Wednesday 25 September 2019
Clubroom, Centre for Contemporary Arts, Glasgow
Around the world, people’s personal photographs—of familiar places, family members and special occasions—are treasured mementoes: they help us remember and tell stories about our own lives and those of the people and places closest to us. Such photographs can possess enormous power, moving us to nostalgia, joy, sadness, anger.
Taking participants’ own pictures as a starting point, the workshop will explore the significance of such photographs for those who make them or keep them. We shall practice techniques of image analysis, enhancing our awareness of how images make meanings and of how personal photographs figure in acts of remembering.
Using these insights, we shall then begin to explore the continuities and discontinuities between personal memory and collective and cultural memory, and perhaps also consider the potential of the workshop as a methodological strategy in qualitative cultural research.
The workshop follows on from Annette Kuhn’s keynote presentation at the symposium on women photographers on Tuesday 24 September and may take up some of the themes of the talk.
The workshop is free, but places are extremely limited (10 participants max). To apply please email a short statement (250 words) about why this workshop would be useful to your research and/or practice. Statements should be emailed to Sarah Neely (MT100 Director) at firstname.lastname@example.org by 10am on 16 September. Successful applicants will be notified by 18 September.

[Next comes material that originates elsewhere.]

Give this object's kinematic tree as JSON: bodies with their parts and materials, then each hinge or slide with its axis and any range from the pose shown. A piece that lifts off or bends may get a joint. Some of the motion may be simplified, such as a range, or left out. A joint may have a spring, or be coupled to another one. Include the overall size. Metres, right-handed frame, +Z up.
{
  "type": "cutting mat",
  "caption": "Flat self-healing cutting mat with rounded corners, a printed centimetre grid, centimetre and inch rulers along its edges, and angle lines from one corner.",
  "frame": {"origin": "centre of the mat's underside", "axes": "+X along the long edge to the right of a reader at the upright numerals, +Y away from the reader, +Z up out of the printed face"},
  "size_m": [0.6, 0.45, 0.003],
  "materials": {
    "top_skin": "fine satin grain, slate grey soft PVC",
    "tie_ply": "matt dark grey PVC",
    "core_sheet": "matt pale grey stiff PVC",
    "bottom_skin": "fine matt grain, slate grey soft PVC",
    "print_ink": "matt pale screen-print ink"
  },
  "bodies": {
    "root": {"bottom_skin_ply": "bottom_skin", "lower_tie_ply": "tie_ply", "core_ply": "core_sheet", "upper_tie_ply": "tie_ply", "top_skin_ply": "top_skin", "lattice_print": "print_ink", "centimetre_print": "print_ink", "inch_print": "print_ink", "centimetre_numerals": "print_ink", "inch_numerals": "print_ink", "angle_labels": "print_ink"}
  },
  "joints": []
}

- In advance of the workshop, please read chapter 1 of the 2002 edition of Family Secrets: you will receive a PDF version of this. Please pay special attention to the passage beginning ‘As the veils of forgetfulness’ (p.5) and ending ‘responses it generates’ (p.7). Please bring this chapter to the workshop.
- Select a personal photograph of your own to bring to the workshop: don’t think too hard about this—choose one that exerts some mysterious fascination or generates feelings that you don’t quite understand. And please don’t be constrained by the above mentioned themes—choose the picture that is most powerful or intriguing, regardless of its apparent content.
- The picture you bring to the workshop may be in print form. If it is an old photo, please consider bringing along the original rather than a copy: your photo will be passed around the group, so you might want to put it inside a transparent cover. If you bring a digital photo, be aware that your device may be passed from hand to hand.
- When you make your booking you will be asked whether you will present your photo in digital format and/or in hard copy.
About the facilitator
Annette Kuhn is Professor and Research Fellow in Film Studies at Queen Mary University of London and a Fellow of the British Academy. She was Director of ‘Cinema Culture in 1930s Britain’, and writes on cultural memory in relation to both photography and cinema. Publications in these areas include An Everyday Magic: Cinema and Cultural Memory (2002); Family Secrets: Acts of Memory and Imagination (2002); Locating Memory: Photographic Acts (2006, co-edited with Kirsten Emiko McAllister); and a special issue of Memory Studies on cinema-going experience and memory (2017, co-edited with Daniel Biltereyst and Philippe Meers).